*PROBLEM REQUIREMENTS*. Repeat the listing below word for word, stopping after the line that contains "const LEVEL_GAP = 4;".

____

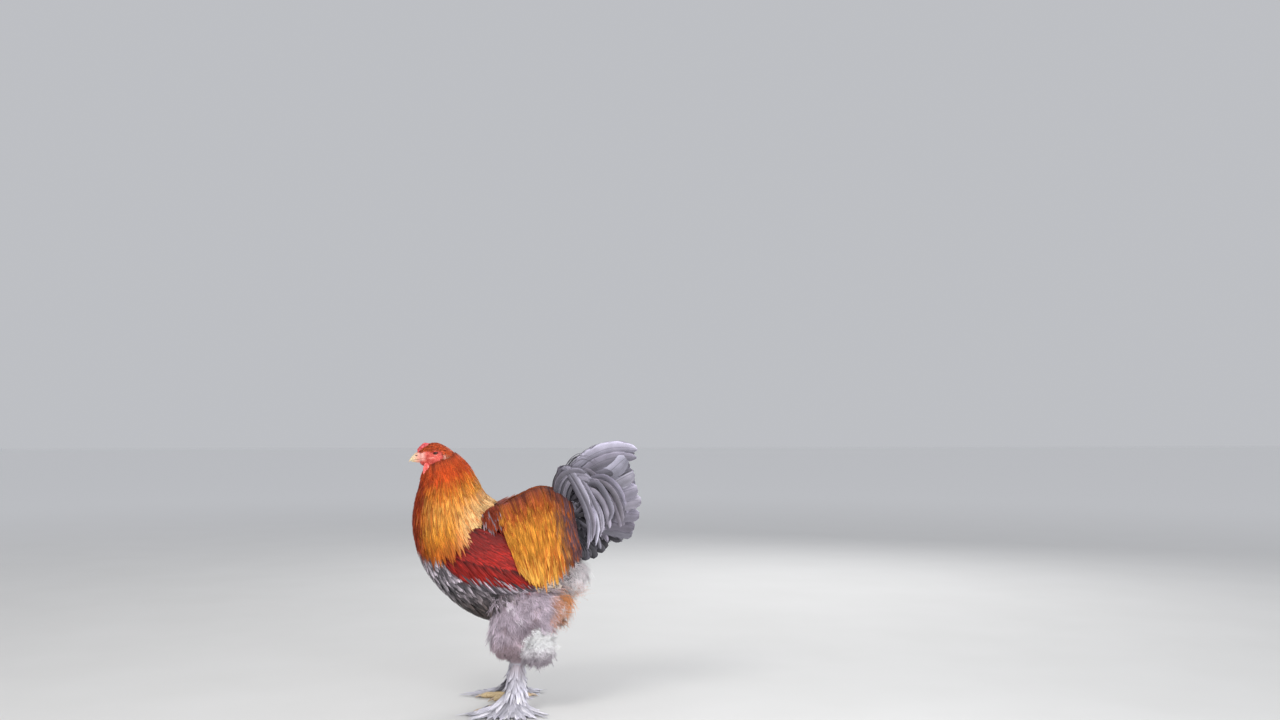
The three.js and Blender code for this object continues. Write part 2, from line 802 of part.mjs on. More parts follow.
function shank(side, grow = 0) {
  const draw = seeded(17);
  const rows = [[SHANK_TOP, 25, 22], [86, 22, 19], [50, 20, 17], [FOOT_TOP + SEAM, 23, 18]];
  const rings = rows.map(([z, halfX, halfY]) =>
    levelRing(z, SHANK_X - (SHANK_TOP - z) * 0.06, halfX + grow, side * LEG_Y, halfY + grow, 10));
  const parts = [solid(loft(rings))];
  const FEATHERS = 6;
  for (let i = 0; i < FEATHERS; i += 1) {
    const lower = i % 2;
    const around = (-60 + 48 * Math.floor(i / 2) + 24 * lower) * DEGREE;
    const top = 104 - 34 * lower;
    const way = point(-Math.sin(around), side * Math.cos(around), 0);
    const length = (lower ? 40 : 58) + draw(-3, 3);
    const start = point(SHANK_X, side * LEG_Y, top).addScaledVector(way, 13);
    const place = (t) => start.clone()
      .addScaledVector(way, 3 + 17 * t)
      .add(point(0, 0, -length * t));
    parts.push(vane({
      place,
      face: () => way.clone(),
      width: 20,
      widths: HACKLE_WIDTHS,
      steps: [0, 0.5, 1],
      grow,
    }));
  }
  return join(parts);
}

// Feet

const TOES = [
  { name: 'inner', heading: -34, length: 66, radius: 8.5 },
  { name: 'middle', heading: 4, length: 86, radius: 9.5 },
  { name: 'outer', heading: 42, length: 68, radius: 8.5 },
  { name: 'hind', heading: 172, length: 44, radius: 7.5 },
];
const FOOT_X = -26;
const CLAW_SIDES = 5;
const LEVEL_GAP = 4; // height between the layers of foot feathers

// The way a toe points. Heading 0 is forward and a positive one turns outward.
function toeWay(side, heading) {
  const angle = heading * DEGREE;
  return point(-Math.cos(angle), side * Math.sin(angle), 0);
}

// A toe as rings from the pad to its tip, flattened where it bears on the ground
function toe(side, { heading, length, radius }, grow = 0) {
  const way = toeWay(side, heading);
  const across = point(-way.y, way.x, 0);
  const AROUND = 7;
  const rows = [[0, 1.25], [0.35, 1], [0.7, 0.98], [1, 0.6]];
  const rings = rows.map(([share, swell]) => {
    const r = radius * swell + grow;
    const centre = point(FOOT_X, side * LEG_Y, radius * swell * 0.8)
      .addScaledVector(way, length * share);
    return Array.from({ length: AROUND }, (unused, i) => {
      const turn = (i / AROUND) * 2 * Math.PI;
      const spot = centre.clone().addScaledVector(across, r * Math.cos(turn));
      spot.z = Math.max(spot.z + r * Math.sin(turn), grow ? -1 : 0);
      return spot;
    });
  });
  return solid(loft(rings));
}

// Feathers that spread over the ground: a fan from the outside of the foot, then a row from
// the outer toe that points forward
function footVanes(side, grow) {
  const draw = seeded(19);
  const heel = point(FOOT_X + 4, side * (LEG_Y + 2), 0);
  const outer = TOES[2];
  const toeWayOut = toeWay(side, outer.heading);
  const roots = [];
  const FAN = 6;
  for (let i = 0; i < FAN; i += 1) {
    roots.push({ root: heel, heading: 68 + 15 * i, length: 84 - 3 * i, level: i % 3 });
  }
  const ROW = 3;
  for (let i = 0; i < ROW; i += 1) {
    const root = heel.clone().addScaledVector(toeWayOut, 24 + 20 * i);
    roots.push({ root, heading: 60 - 12 * i, length: 74 - 5 * i, level: (i + 1) % 3 });
  }
  return roots.map(({ root, heading, length, level }) => {
    const way = toeWay(side, heading + draw(-2, 2));
    const reach = length + draw(-4, 4);
    const low = 2.6 + LEVEL_GAP * level;
    const place = (t) => root.clone()
      .addScaledVector(way, 6 + reach * t)
      .setZ(low + 5 * (1 - t) ** 2);
    return vane({
      place,
      face: () => point(0, 0, 1),
      width: 29,
      widths: HACKLE_WIDTHS,
      steps: [0, 0.5, 1],
      grow,
    });
  });
}

function foot(side, grow = 0) {
  const pad = levelRing(0, FOOT_X, 17, side * LEG_Y, 15, 10);
  const top = pad.map((p) => point(p.x, p.y, FOOT_TOP + grow));
  const base = pad.map((p) => point(p.x, p.y, grow ? -1 : 0));
  const heel = solid(loft([base, top]));
  return join([heel, ...TOES.map((look) => toe(side, look, grow)), ...footVanes(side, grow)]);
}

function claw(side, { heading, length, radius }) {
  const way = toeWay(side, heading);
  const across = point(-way.y, way.x, 0);
  const rows = [[-4, 6.4, 3.4], [5, 5.8, 3], [15, 2, 0.7]];
  const rings = rows.map(([ahead, z, r]) => {
    const centre = point(FOOT_X, side * LEG_Y, z).addScaledVector(way, length + ahead);
    return Array.from({ length: CLAW_SIDES }, (unused, i) => {
      const turn = (i / CLAW_SIDES) * 2 * Math.PI;
      const spot = centre.clone().addScaledVector(across, r * Math.cos(turn));
      spot.z += r * Math.sin(turn);
      return spot;
    });
  });
  return solid(loft(rings));
}

// The parts, each cut clear of the ones before it that it meets

const bird = new THREE.Group();
bird.name = 'brahma_cock';
bird.position.x = CENTRE_X;

function add(name, whole, colour, roughness = 0.85) {
  const material = new THREE.MeshStandardMaterial({ color: colour, roughness, metalness: 0 });
  const mesh = new THREE.Mesh(largest(whole), material);
  mesh.name = name;
  bird.add(mesh);
}

const torsoCut = torso(SEAM);
const headCut = head(SEAM);
const saddleCut = saddle(SEAM);
const neckCut = neck(SEAM);
const tailCut = tail(SEAM);
const ventCut = ventFluff(SEAM);
const wingCuts = Object.values(SIDES).map((side) => wing(side, SEAM));

add('torso', torso(), COLOUR.slate);
add('head', headWithOpenings(), COLOUR.face, 0.6);
add('neck', cut(neck(), [torsoCut, headCut, ...wingCuts, saddleCut]), COLOUR.hackle);
add('saddle', cut(saddle(), [torsoCut, ...wingCuts]), COLOUR.saddle);
add('tail', cut(tail(), [torsoCut, saddleCut, ...wingCuts]), COLOUR.tail);
add('vent_fluff', cut(ventFluff(), [torsoCut, tailCut, saddleCut, ...wingCuts]), COLOUR.pale);
add('comb', cut(comb(), [headCut, beakHalf(UPPER_BEAK, SEAM)]), COLOUR.comb, 0.5);
add('beak_upper', cut(upperBeak(), [headCut]), COLOUR.horn, 0.35);
add('beak_lower', cut(beakHalf(LOWER_BEAK), [headCut, beakHalf(UPPER_BEAK, SEAM)]), COLOUR.horn, 0.35);

for (const [name, side] of Object.entries(SIDES)) {
  const thighCut = thigh(side, SEAM);
  const hockCut = hockFluff(side, SEAM);
  const footCut = foot(side, SEAM);
  add(`eye_${name}`, eye(side), COLOUR.eye, 0.1);
  add(`earlobe_${name}`, cut(earlobe(side), [headCut, neckCut]), COLOUR.lobe, 0.6);
  add(`wattle_${name}`, cut(wattle(side), [headCut, neckCut]), COLOUR.comb, 0.5);
  add(`wing_${name}`, cut(wing(side), [torsoCut]), COLOUR.wing);
  add(`thigh_${name}`, cut(thigh(side), [torsoCut, ventCut, ...wingCuts]), COLOUR.fluff);
  add(`hock_fluff_${name}`, cut(hockFluff(side), [thighCut, torsoCut]), COLOUR.pale);
  add(`shank_${name}`, cut(shank(side), [thighCut, hockCut, footCut]), COLOUR.pale);
  add(`foot_${name}`, foot(side), COLOUR.toe);
  for (const look of TOES) {
    add(`claw_${look.name}_${name}`, cut(claw(side, look), [footCut]), COLOUR.horn, 0.4);
  }
}

export default bird;
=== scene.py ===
# %% [markdown]
# # A brahma cock, life size
#
# This lesson dresses a still model of a brahma cock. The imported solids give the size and
# the place of every part. The lesson draws one skin inside them, then lays feathers over it
# the way they lie on the bird, and adds the head's details, the beak and the claws.

# %% Load the frame
import math

import bmesh
import bpy
import numpy as np
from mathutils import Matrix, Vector
from mathutils.bvhtree import BVHTree
from mathutils.kdtree import KDTree


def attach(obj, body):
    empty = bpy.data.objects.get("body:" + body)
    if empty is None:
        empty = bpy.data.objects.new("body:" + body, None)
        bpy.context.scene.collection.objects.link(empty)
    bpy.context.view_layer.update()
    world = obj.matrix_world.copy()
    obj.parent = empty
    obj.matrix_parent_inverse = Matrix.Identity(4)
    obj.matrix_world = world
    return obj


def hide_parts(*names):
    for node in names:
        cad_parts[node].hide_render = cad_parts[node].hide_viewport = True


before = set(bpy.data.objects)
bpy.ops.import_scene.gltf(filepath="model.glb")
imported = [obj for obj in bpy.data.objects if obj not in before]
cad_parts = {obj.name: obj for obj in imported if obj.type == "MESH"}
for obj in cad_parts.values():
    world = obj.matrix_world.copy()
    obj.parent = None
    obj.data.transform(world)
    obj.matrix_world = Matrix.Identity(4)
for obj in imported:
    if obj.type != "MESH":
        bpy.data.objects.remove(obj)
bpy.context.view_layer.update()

# %% [markdown]
# ## Camera, floor and light
#
# The photo looks at the bird's left side from a little above its back, and the bird stands
# low and left of the middle of the frame. Turning the camera puts it there without any lens
# shift. Large soft lamps and a pale world give the even light of a studio.

# %% Camera
FRAME_WIDTH = 1280
SENSOR = 36.0
FOCAL_PIXELS = 1183
CAMERA_BACK = 3.0
CAMERA_HEIGHT = 0.7
CAMERA_YAW = math.radians(5.57)
CAMERA_PITCH = math.radians(3.03)

camera_data = bpy.data.cameras.new("camera")
camera_data.sensor_width = SENSOR
camera_data.lens = FOCAL_PIXELS / FRAME_WIDTH * SENSOR
camera = bpy.data.objects.new("camera", camera_data)
camera.location = (0, -CAMERA_BACK, CAMERA_HEIGHT)
camera.rotation_euler = (math.pi / 2 + CAMERA_PITCH, 0, -CAMERA_YAW)
bpy.context.scene.collection.objects.link(camera)
bpy.context.scene.camera = camera
bpy.context.scene.view_settings.view_transform = "Standard"
print("lens", round(camera_data.lens, 1), "mm")

# %% Floor and lamps
FLOOR_HALF = 30.0


def object_from(name, points, faces):
    mesh = bpy.data.meshes.new(name)
    mesh.from_pydata(np.asarray(points).tolist(), [], faces)
    mesh.update()
    made = bpy.data.objects.new(name, mesh)
    bpy.context.scene.collection.objects.link(made)
    return made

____

*FINISHED ANSWER*.
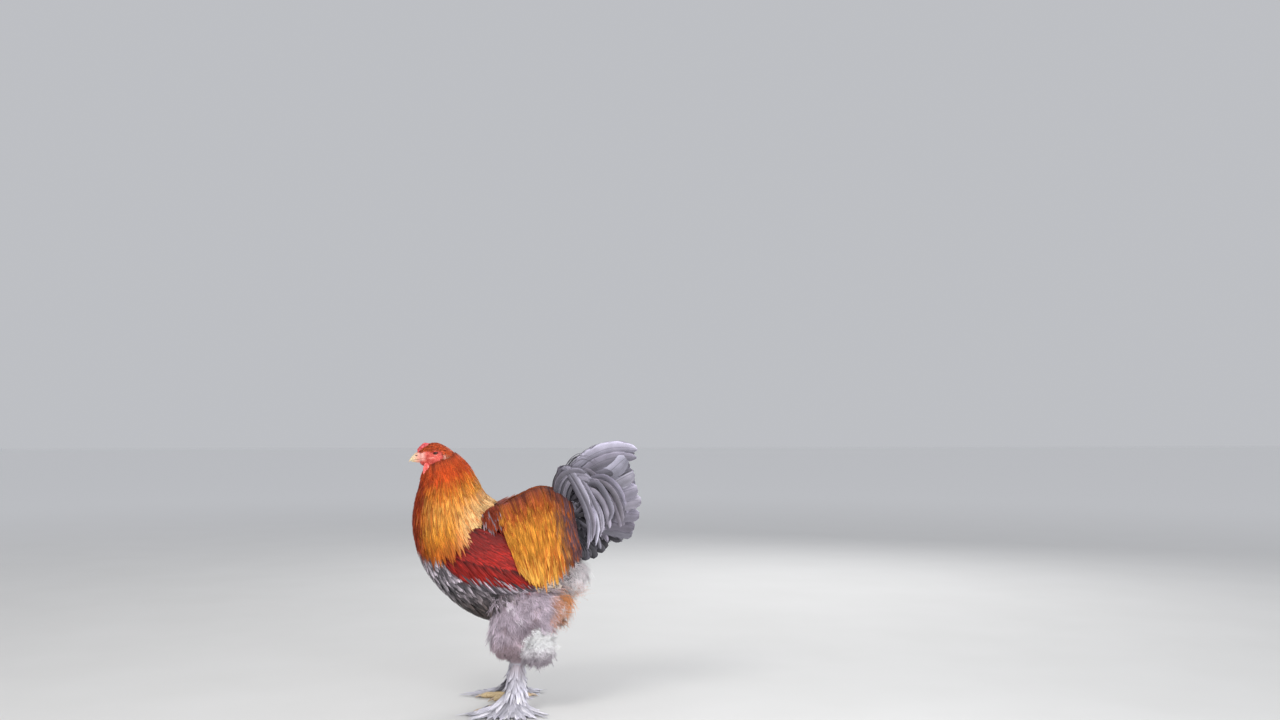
The three.js and Blender code for this object continues. Write part 2, from line 802 of part.mjs on. More parts follow.
function shank(side, grow = 0) {
  const draw = seeded(17);
  const rows = [[SHANK_TOP, 25, 22], [86, 22, 19], [50, 20, 17], [FOOT_TOP + SEAM, 23, 18]];
  const rings = rows.map(([z, halfX, halfY]) =>
    levelRing(z, SHANK_X - (SHANK_TOP - z) * 0.06, halfX + grow, side * LEG_Y, halfY + grow, 10));
  const parts = [solid(loft(rings))];
  const FEATHERS = 6;
  for (let i = 0; i < FEATHERS; i += 1) {
    const lower = i % 2;
    const around = (-60 + 48 * Math.floor(i / 2) + 24 * lower) * DEGREE;
    const top = 104 - 34 * lower;
    const way = point(-Math.sin(around), side * Math.cos(around), 0);
    const length = (lower ? 40 : 58) + draw(-3, 3);
    const start = point(SHANK_X, side * LEG_Y, top).addScaledVector(way, 13);
    const place = (t) => start.clone()
      .addScaledVector(way, 3 + 17 * t)
      .add(point(0, 0, -length * t));
    parts.push(vane({
      place,
      face: () => way.clone(),
      width: 20,
      widths: HACKLE_WIDTHS,
      steps: [0, 0.5, 1],
      grow,
    }));
  }
  return join(parts);
}

// Feet

const TOES = [
  { name: 'inner', heading: -34, length: 66, radius: 8.5 },
  { name: 'middle', heading: 4, length: 86, radius: 9.5 },
  { name: 'outer', heading: 42, length: 68, radius: 8.5 },
  { name: 'hind', heading: 172, length: 44, radius: 7.5 },
];
const FOOT_X = -26;
const CLAW_SIDES = 5;
const LEVEL_GAP = 4; // height between the layers of foot feathers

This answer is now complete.